There is no danger of neo-Nazism rearing its head in Austria, Deputy Premier, Transport Minister and rightwing League party leader Matteo Salvini said after Deputy Premier and Foreign Minister Antonio Tajani on Monday said Austria needs a government led by conservatives that excludes the Freedom Party (FPO) after it scored the first far-right national parliamentary election win in the country since World War II, ahead of the ruling conservative Austrian People's Party, with the Forza Italia (FI) leader saying "neo-Nazi resurgence must be rejected".

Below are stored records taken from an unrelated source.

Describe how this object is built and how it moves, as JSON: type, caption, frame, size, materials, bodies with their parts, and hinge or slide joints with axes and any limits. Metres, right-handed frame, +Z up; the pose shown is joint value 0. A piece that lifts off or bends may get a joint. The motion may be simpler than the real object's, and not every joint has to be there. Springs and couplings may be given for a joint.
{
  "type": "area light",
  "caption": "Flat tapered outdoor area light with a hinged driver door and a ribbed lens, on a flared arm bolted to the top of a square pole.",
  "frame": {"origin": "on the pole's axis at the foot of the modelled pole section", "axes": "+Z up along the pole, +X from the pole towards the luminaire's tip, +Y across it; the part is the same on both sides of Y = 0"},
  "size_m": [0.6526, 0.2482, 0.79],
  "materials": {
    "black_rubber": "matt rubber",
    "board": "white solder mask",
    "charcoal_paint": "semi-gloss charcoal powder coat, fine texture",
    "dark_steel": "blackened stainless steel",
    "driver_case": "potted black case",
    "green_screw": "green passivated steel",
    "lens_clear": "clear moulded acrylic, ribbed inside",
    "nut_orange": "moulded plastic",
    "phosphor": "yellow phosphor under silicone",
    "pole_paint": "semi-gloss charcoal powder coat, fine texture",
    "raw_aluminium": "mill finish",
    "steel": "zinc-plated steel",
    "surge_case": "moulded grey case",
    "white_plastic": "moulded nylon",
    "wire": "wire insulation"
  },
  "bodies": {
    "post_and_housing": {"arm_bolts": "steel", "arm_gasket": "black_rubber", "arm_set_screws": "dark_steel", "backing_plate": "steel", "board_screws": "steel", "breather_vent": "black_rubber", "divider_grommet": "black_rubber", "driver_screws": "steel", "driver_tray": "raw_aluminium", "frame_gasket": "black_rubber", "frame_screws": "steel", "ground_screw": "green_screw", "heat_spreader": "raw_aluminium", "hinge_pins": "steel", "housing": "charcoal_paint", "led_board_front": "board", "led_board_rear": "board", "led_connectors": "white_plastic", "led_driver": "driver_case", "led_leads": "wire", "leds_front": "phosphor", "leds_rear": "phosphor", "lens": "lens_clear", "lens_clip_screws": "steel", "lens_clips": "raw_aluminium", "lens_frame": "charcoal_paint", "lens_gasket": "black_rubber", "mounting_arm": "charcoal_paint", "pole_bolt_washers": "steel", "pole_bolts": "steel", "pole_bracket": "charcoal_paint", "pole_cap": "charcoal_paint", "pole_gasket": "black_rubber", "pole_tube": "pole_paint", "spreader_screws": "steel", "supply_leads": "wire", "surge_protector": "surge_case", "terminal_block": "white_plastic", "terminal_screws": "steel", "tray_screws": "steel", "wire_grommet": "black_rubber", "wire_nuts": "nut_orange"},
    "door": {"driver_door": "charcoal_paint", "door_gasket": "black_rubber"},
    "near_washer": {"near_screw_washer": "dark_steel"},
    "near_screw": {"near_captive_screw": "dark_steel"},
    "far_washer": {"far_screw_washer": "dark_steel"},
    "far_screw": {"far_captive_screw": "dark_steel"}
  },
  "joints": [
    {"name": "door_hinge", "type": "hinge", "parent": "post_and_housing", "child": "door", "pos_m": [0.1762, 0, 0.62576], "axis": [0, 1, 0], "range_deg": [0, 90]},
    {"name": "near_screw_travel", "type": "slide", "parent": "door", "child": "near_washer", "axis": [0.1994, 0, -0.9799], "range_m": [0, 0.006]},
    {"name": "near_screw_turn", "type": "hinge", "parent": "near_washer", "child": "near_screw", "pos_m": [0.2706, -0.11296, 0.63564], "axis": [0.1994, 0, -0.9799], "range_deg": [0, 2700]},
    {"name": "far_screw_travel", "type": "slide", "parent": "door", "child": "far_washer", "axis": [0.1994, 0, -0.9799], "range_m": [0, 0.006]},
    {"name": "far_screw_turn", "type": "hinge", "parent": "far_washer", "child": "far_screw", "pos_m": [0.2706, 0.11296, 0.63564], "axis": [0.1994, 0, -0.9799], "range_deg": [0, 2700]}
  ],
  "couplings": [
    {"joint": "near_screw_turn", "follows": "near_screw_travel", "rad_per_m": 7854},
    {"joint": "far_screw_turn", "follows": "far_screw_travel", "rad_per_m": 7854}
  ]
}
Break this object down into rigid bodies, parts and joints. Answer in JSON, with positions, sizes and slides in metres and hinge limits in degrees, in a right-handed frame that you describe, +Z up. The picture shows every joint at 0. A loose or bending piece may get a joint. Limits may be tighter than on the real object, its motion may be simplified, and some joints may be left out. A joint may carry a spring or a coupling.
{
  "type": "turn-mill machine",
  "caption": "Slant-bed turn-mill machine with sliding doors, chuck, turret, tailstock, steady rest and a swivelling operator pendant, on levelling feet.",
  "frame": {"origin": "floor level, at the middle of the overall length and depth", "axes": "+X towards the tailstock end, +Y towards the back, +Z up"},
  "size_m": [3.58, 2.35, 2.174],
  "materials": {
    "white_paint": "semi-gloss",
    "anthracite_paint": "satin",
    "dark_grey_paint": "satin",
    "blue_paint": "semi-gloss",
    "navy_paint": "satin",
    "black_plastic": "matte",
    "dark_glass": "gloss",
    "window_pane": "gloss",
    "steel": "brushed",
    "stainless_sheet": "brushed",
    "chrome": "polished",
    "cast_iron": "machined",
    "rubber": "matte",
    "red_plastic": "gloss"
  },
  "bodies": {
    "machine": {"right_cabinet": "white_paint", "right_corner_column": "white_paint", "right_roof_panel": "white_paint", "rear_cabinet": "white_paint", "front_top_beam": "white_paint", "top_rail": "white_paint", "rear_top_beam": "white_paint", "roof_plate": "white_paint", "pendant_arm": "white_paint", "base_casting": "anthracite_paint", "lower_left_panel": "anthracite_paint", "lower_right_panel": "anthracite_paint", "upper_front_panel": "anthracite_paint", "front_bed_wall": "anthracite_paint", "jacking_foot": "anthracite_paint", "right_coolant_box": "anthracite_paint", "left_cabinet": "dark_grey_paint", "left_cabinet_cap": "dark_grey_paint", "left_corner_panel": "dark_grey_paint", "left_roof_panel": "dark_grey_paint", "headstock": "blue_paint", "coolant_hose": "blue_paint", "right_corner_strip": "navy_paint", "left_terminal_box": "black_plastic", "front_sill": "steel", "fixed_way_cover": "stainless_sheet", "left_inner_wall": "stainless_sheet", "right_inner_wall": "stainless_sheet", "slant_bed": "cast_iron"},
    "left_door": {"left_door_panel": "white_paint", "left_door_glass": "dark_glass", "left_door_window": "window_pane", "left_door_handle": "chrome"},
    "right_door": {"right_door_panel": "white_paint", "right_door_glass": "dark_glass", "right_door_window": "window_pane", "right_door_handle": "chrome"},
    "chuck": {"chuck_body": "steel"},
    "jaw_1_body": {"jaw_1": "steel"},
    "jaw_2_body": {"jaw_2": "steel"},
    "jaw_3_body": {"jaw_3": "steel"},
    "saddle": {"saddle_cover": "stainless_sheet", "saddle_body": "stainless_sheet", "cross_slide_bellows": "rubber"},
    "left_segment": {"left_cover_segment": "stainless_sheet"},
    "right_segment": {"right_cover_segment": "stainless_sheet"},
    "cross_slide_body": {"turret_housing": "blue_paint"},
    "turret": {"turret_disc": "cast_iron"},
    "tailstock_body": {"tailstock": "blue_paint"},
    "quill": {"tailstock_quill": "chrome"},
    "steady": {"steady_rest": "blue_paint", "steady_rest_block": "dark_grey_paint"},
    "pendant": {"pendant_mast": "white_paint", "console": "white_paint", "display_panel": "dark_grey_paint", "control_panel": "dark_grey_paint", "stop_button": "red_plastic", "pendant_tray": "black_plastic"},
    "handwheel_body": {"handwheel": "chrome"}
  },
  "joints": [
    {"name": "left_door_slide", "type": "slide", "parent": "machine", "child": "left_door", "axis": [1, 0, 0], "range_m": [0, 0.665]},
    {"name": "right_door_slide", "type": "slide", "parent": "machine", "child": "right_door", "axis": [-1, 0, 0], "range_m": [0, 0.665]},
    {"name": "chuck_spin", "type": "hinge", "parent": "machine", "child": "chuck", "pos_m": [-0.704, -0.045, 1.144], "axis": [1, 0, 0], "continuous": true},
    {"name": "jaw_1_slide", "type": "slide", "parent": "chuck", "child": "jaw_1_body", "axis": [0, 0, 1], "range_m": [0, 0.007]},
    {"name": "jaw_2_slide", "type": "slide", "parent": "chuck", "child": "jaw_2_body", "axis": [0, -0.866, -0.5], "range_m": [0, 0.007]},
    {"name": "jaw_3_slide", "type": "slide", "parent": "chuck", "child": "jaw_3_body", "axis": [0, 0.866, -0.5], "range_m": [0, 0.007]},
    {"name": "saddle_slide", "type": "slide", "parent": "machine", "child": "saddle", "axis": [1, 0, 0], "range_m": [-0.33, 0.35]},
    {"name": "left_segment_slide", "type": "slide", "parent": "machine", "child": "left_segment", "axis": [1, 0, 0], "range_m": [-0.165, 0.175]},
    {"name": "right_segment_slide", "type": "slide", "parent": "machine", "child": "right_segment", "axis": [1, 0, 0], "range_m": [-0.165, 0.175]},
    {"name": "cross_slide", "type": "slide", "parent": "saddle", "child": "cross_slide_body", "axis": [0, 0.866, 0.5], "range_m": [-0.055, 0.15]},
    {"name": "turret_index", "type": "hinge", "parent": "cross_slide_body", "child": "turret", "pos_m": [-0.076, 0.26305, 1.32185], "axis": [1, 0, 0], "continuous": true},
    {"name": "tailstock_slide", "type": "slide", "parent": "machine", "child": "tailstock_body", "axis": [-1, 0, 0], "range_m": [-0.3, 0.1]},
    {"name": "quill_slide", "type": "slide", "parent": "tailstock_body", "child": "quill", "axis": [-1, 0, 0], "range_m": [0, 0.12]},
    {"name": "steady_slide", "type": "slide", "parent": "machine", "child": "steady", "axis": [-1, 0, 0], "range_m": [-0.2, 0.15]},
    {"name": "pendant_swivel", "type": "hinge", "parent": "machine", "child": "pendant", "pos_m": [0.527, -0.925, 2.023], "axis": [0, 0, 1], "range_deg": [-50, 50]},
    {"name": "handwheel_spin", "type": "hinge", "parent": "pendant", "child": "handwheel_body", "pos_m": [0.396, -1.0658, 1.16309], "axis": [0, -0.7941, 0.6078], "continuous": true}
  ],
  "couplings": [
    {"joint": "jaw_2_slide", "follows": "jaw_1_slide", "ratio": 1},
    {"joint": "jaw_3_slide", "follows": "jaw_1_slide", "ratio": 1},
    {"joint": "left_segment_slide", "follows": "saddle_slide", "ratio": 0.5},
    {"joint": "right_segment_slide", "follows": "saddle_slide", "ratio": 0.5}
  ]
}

    Salvini said about the FPO, which is in the European Patriots group along with the League and other hard right nationalist parties: "It is a beautiful result for our allies. This morning someone was talking about Nazism: either there is someone who sleeps badly, who eats heavily, because I don't think there is a neo-Nazi alarm in France, or in Germany, Austria and the Netherlands".
    Speaking on the sidelines of a convention of municipalities group ANCI Lombardia, the League leader, whose formerly secessionist and now 'sovereigntist' party is a partner of Tajani's centre-right post Berlusconi, FI, added: "When citizens vote you have to respect the popular vote.
    "If the Austrians have decided that the first party is the Party of Freedoms, which has the issues of security, fight against illegal immigration, defence of work and family, among their priorities, it means that this is how the Austrians think.
    "They will be at Pontida and nobody will be offended," Salvini concluded, referring to the League's annual rally at its mythical birthplace in northern Italy.
    Paolo Borchia, head of the League delegation to the European Parliament, also criticised Tajani for calling the FPO neo-Nazis.
    "It is ridiculous to call the Fpö Nazis," he said.
    "Curious but moody are the post-vote analyses coming from the parties that have been misruling in Europe for years," he said "When establishment forces are soundly rejected at the ballot box, they start seeing fascists and Nazis everywhere.
    "Politically unacceptable, a few hours after the commemoration of the (WWII SS) Marzabotto massacre, to talk about fascism and Nazism, using horrors instrumentally with a practice that belongs to the left without arguments.
    "It is the voters who decide in Austria, not Tajani." The deputy premier, foreign minister and FI leader had earlier said he thought a form of government led by conservatives that excludes the Freedom Party "is necessary" in Austria.
    "Political battles are always won at the centre to prevent right-wing and left-wing extremists from creating damage.
    "Any Neo-Nazi resurgence must be rejected", Tajani told Rainews a day after the elections in Austria.
    "The far right alone is never able to win, as we have seen in France", he said.
    Marine Le Pen's far-right National Rally is another member of the Patriots group along with Hungarian strongman Vikto Orban's Fidesz.